The goal in training the linear regression model is to find the values of $\beta_0$, $\beta_1$, and $\beta_2$ that minimize this cost function.

Lets see it in action

import numpy as np
import matplotlib.pyplot as plt
from sklearn.linear_model import LinearRegression
from sklearn.metrics import mean_squared_error

# Generating synthetic data
x1 = np.random.rand(100, 1)  # feature 1
x2 = np.random.rand(100, 1)  # feature 2
y = 1 + 2*x1 + 3*x2 + np.random.randn(100, 1)  # target variable with some noise


X = np.hstack((x1, x2))


model = LinearRegression()
model.fit(X, y)

# Coefficients (beta_1 and beta_2) and intercept (beta_0)
beta_0 = model.intercept_[0]
beta_1, beta_2 = model.coef_[0]


y_pred = model.predict(X)

# Calculating the Mean Squared Error (MSE)
mse = mean_squared_error(y, y_pred)


equation = f"y = {beta_0:.2f} + {beta_1:.2f}x1 + {beta_2:.2f}x2"
mse_text = f"MSE: {mse:.2f}"

equation, mse_text

('y = 0.81 + 1.95x1 + 3.57x2', 'MSE: 0.94')

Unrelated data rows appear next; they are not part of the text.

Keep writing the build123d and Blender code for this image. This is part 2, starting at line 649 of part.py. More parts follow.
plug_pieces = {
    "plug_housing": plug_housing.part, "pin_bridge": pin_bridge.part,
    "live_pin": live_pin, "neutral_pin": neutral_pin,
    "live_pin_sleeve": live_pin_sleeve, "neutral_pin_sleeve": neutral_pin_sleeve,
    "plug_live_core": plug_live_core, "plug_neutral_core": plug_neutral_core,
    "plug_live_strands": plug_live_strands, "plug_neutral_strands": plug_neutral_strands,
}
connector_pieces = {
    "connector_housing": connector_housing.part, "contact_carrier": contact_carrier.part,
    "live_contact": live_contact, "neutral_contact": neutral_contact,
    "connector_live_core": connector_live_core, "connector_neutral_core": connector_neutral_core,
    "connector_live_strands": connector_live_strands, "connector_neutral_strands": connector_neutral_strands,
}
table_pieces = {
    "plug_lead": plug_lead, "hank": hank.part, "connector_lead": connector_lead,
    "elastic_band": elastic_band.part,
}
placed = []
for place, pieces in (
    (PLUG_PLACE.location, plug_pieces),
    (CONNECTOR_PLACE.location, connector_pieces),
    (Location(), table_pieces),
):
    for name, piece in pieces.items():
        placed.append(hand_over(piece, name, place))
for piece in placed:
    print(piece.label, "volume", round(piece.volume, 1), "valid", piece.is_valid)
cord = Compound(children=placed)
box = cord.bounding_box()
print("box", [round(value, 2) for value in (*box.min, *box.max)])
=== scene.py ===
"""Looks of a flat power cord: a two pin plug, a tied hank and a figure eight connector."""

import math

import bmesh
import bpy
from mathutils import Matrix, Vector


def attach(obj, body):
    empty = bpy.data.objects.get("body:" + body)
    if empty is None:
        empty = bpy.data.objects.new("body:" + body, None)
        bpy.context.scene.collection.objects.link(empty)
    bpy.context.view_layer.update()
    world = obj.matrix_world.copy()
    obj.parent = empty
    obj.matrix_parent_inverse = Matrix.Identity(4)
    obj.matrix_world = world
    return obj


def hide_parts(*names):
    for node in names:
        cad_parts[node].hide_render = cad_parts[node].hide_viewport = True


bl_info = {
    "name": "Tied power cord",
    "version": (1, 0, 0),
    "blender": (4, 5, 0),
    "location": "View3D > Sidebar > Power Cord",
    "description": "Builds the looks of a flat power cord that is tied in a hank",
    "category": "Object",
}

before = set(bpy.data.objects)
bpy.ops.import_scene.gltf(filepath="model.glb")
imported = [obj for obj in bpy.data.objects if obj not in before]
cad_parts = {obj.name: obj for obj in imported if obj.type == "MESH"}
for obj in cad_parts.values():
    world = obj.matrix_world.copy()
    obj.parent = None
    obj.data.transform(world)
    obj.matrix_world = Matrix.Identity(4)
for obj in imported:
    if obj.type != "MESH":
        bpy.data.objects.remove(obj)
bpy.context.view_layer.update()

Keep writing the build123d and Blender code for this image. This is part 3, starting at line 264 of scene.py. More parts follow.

The trained linear regression model based on the synthetic data is represented by the equation:

\[ y = 1.08+ 1.72x_1 + 3.03x_2 \]

The Mean Squared Error (MSE), which is the average of the squares of the errors between the observed values and the values predicted by the model, for this training is:

\[ \text{MSE} = 0.93 \]

This MSE value reflects the average squared difference between the predicted values and the actual values in the dataset, and the objective in training is to minimize this error.

If we plot the regression:

import seaborn as sns

# Using seaborn's regplot for plotting
plt.figure(figsize=(7, 5))
sns.regplot(x=y.flatten(), y=y_pred.flatten(), color='purple', line_kws={'label': 'Regression Line'})
plt.title('Actual vs Predicted y' )
plt.xlabel('Actual y')
plt.ylabel('Predicted y')
plt.legend()
plt.grid()
plt.show()

Decision Tree

Decision Tree is a nonlinear algorithm mainly for classification but we can repurpose it for regression analysis.A decision tree is an acyclic graph that can be used to make decisions. In each branching node of the graph, a specific feature j of the feature vector is examined. If the value of the feature is below a specific threshold, then the left branch is followed; otherwise, the right branch is followed. As the leaf node is reached, the decision is made about the class to which the example belongs. We can showcase the generated tree below:

from sklearn.tree import DecisionTreeRegressor, export_graphviz
import graphviz
from graphviz import Source

dt_model = DecisionTreeRegressor(max_depth=2)
dt_model.fit(X, y)

dot_data = export_graphviz(dt_model, out_file="Tree.dot", 
                           feature_names=['x1', 'x2'],  
                           filled=True, rounded=True,  
                           special_characters=True)

Source.from_file("Tree.dot")

How Our Decision Tree Works

Let’s break down how a decision tree sorts data. We start with a dataset and we want to make predictions or decisions based on this data. Here’s the step-by-step process:

Starting at the Top

We begin with all our data at the root node.

First Question - Evaluating x2

Is x2 less than or equal to 0.471?
- Yes: Move to the left child node.
- No: Move to the right child node.

Going Left - Further Evaluation of x1

Now, is x1 less than or equal to 0.72?
- This node is further split into two branches based on this condition.

Going Right - Evaluating x1 Again

Is x1 less than or equal to 0.303?
- Similarly, this node is split based on the condition.

Ending Up at a Leaf

The leaf nodes are the endpoints where predictions are made based on the data that reached the leaf.

At the end of this process, our data is segmented into groups that help us make informed decisions or predictions. making predictions with our data.